Security challenges have also strained Nigeria’s democracy. Insurgency in the North East, banditry in the North West, separatist agitations in the South East, and herder-farmer conflicts across the Middle Belt have collectively resulted in thousands of deaths and displacements. According to the Global Terrorism Index 2024, Nigeria ranks as the eighth most impacted country by terrorism. The government’s difficulty in ensuring safety erodes public confidence in the state’s capacity and legitimacy.
The economy poses another critical remonstrance. Nigeria’s Gross Domestic Product (GDP) per capita stands at approximately $2,400 as of 2024, with over 40 per cent of the population living below the national poverty line. High unemployment and inflation have fueled discontent and disillusionment with democratic governance, especially among youth. Without addressing economic grievances, the democratic dividend will remain elusive for many Nigerians.
Ethnic and religious divisions further complicate Nigeria’s democratic consolidation. Politicians often exploit identity politics for electoral gains, exacerbating social tensions. Although federal character principles aim to promote inclusiveness, they have also sometimes fostered a quota mentality rather than merit-based appointments.

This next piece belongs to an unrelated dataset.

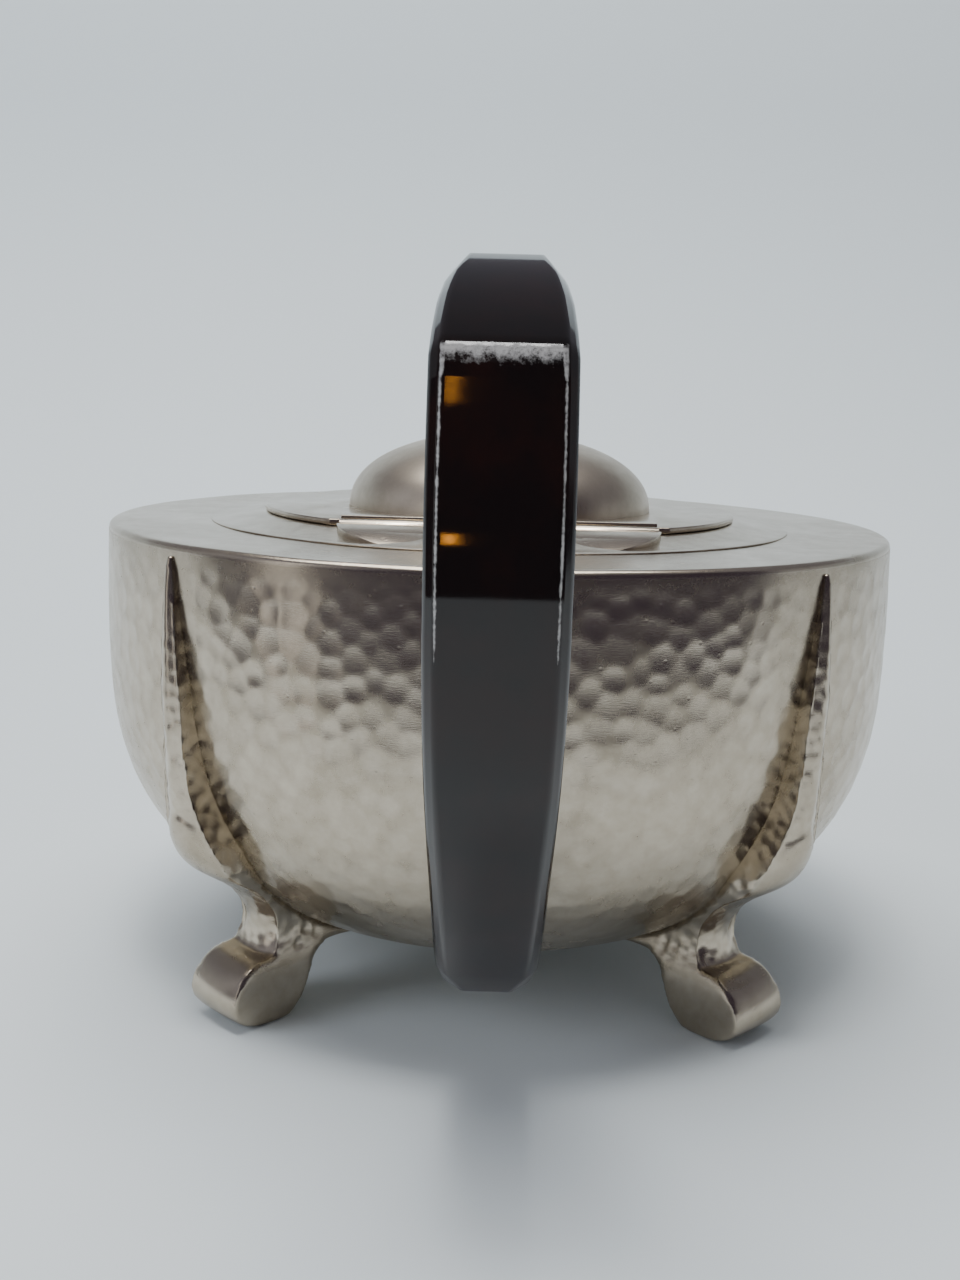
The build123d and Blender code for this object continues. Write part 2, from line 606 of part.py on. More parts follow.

Gender representation remains inadequate in Nigeria’s democratic institutions. Women occupy less than 10 per cent of seats in the National Assembly, one of the lowest rates globally. Efforts to pass gender parity bills have faced stiff resistance, highlighting deep-seated cultural and institutional barriers to female political participation.
Civil liberties, while constitutionally guaranteed, are under threat. Crackdowns on protesters, restrictions on press freedom, and surveillance of activists reveal an authoritarian streak within the democratic framework. The controversial Twitter ban in 2021 exemplified the country’s willingness to curb digital freedoms, prompting domestic and international criticism.
The political crisis in Rivers State embodies broader democratic struggles. Attempts to control the state through undemocratic means expose weaknesses in federal institutions and the rule of law. Immediate restoration of democratic governance in Rivers State is vital to preserving Nigeria’s democratic integrity and institutional credibility.
Local governments remain under the control of state governors, depriving citizens of grassroots democracy. Last year’s Supreme Court judgment on local government autonomy is promising, but state-level resistance threatens its implementation. Genuine autonomy would bring governance closer to the people and foster democratic innovation.
As we mark Democracy Day, we must honour the sacrifices of Chief M.K.O. Abiola, Kudirat Abiola, Femi Falana, Chief Gani Fawehinmi, Pa Alfred Rewane, President Bola Tinubu, and countless others, who fought for Nigeria’s freedom. As democracy in Nigeria continues to evolve after 26 years, this day should inspire action toward its renewal. With despotism and state failure as real threats, both citizens and leaders must take responsibility—citizens by demanding more, and leaders by delivering. Excuses are no longer acceptable.